Dawn of the dumb: Dispatches from the idiotic frontline by Charlie Brooker

Dawn of the dumb: Dispatches from the idiotic frontline is basically an introduction to the hilariously angry rantings of one Charlton “Charlie” Brooker. Taken from his “recent TV writing” in the Guardian, it is a collection of his funniest musings on television and beyond.

The pieces can be split up into either articles from his television review column Screen burn or other random articles published in the Guardian’s G2 magazine. With cutting whit, profane distain for anything remotely moronic and a clever turn of phrase, Charlie Brooker’s Dawn of the dumb is as much about appropriate reactions to stupidity in general as it is about the actual details of the stupidity that Charlie sees in television, politics and celebrities.
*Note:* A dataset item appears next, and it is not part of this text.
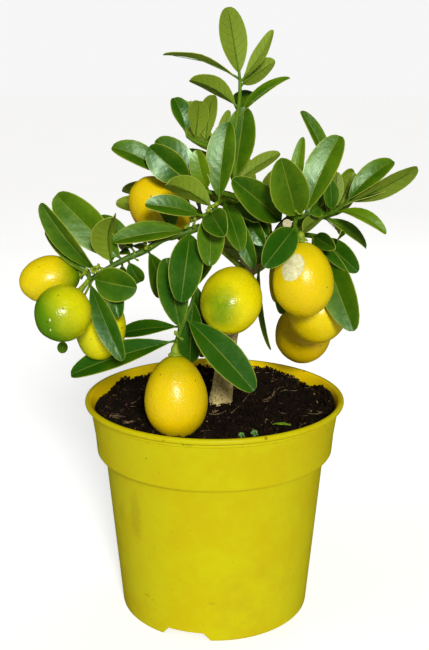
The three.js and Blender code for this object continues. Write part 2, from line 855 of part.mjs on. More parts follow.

However, the most endearing aspect of the collection of articles is the amount of introspection that Brooker brings to his writing. Over the course of the book you find out a lot about Charlie’s neuroses, including his struggle with social interaction and small talk and his inability take his finances seriously, both of which I can empathise with.
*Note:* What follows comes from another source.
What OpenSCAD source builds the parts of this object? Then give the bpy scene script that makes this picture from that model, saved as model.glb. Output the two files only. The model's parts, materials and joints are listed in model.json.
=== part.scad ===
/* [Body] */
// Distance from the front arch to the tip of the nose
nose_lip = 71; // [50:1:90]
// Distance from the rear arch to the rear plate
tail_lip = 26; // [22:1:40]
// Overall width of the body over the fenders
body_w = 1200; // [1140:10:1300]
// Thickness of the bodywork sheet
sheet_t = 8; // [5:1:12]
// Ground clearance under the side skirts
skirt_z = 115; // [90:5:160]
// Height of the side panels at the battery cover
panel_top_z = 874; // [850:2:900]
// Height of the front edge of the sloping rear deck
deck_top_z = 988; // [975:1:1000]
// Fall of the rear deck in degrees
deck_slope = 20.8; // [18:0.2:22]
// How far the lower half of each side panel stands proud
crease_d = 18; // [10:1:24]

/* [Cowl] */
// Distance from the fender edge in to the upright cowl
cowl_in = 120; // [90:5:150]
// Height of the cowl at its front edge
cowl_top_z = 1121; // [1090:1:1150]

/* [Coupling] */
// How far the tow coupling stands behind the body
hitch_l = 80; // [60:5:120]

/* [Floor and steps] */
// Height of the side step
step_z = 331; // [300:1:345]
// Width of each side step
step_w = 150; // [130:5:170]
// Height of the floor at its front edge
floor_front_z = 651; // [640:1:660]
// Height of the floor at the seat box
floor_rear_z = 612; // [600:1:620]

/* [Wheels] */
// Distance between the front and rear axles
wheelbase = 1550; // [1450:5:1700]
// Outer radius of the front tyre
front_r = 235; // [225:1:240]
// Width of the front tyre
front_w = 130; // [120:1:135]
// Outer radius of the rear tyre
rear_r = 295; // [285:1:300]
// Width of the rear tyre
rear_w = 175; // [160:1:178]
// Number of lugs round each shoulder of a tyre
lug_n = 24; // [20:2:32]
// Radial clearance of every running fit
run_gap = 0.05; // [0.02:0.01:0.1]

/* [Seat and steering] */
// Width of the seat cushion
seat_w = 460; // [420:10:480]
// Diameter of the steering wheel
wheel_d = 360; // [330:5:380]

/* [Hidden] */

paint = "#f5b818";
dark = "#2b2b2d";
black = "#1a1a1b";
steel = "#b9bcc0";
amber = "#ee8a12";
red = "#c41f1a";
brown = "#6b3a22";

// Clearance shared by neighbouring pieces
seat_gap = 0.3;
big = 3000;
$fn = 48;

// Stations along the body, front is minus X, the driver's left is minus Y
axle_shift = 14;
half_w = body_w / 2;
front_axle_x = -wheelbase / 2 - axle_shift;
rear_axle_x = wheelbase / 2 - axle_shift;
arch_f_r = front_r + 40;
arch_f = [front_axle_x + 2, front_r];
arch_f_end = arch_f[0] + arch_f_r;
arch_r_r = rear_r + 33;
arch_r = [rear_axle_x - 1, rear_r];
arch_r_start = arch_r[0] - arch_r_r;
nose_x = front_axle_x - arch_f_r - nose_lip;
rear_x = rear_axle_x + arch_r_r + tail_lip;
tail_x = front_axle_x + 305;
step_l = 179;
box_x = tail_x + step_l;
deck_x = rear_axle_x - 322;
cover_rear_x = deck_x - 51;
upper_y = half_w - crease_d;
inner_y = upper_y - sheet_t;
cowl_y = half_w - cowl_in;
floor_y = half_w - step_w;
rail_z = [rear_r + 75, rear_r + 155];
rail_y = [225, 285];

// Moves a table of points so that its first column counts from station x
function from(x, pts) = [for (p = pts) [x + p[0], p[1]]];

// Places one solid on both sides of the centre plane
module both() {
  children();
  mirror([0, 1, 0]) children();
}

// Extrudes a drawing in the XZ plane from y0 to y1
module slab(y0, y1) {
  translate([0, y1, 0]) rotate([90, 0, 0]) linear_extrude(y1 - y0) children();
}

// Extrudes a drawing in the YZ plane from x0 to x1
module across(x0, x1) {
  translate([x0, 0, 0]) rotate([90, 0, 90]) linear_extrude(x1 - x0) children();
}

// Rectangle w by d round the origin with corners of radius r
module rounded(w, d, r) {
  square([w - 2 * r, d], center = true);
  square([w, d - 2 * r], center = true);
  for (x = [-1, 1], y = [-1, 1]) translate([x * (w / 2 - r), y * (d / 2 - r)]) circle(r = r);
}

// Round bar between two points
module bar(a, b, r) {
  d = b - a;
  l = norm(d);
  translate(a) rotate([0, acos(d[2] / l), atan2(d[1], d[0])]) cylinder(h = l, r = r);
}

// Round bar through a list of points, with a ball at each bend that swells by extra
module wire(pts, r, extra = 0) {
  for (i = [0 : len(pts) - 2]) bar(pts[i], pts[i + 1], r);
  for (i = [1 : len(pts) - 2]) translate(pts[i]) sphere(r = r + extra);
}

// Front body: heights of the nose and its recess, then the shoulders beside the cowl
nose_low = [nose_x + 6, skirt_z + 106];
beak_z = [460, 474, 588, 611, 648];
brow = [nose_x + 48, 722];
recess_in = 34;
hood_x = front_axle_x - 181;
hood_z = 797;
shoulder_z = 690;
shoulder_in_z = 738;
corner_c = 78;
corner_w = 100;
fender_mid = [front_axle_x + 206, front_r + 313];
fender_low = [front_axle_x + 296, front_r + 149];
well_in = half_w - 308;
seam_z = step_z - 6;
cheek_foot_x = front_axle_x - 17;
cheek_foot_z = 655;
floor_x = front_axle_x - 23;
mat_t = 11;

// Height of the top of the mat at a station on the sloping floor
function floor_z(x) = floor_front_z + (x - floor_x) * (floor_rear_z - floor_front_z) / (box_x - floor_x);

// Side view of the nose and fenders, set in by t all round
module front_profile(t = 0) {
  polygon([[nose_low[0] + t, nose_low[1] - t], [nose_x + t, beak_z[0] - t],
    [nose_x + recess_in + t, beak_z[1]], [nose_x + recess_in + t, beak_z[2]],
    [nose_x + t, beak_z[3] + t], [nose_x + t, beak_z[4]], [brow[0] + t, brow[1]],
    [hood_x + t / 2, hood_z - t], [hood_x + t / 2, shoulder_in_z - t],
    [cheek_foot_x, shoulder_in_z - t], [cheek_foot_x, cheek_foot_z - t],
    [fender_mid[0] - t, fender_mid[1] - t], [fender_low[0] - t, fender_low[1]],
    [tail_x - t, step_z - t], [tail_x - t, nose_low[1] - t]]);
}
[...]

With death threats from crazed US zealots, Charlie Brooker holds nothing back. When he encounters something inane, whether it’s a Big Brother contestant or David Cameron, he can’t help but fire at it with all guns blazing (unlike his point and click war game skills) and who can blame him. There is too much stupidity in the world. It’s everywhere and apparently in everyone I come across; coursing through the veins of television programmes and dominating the goldfish intelligence of the modern music world. In fact that’s unfair, I’ve seen goldfish excrement with more intelligence than the average X Factor song release.

Anyway, thankfully we have Charlie Brooker putting the world to rights in Dawn of the dumb. Not in a sanctimonious, Jamie “eat yer fookin’ greens” Oliver, holier than thou way, but with insight, anger and bile. The way indignation is supposed to be.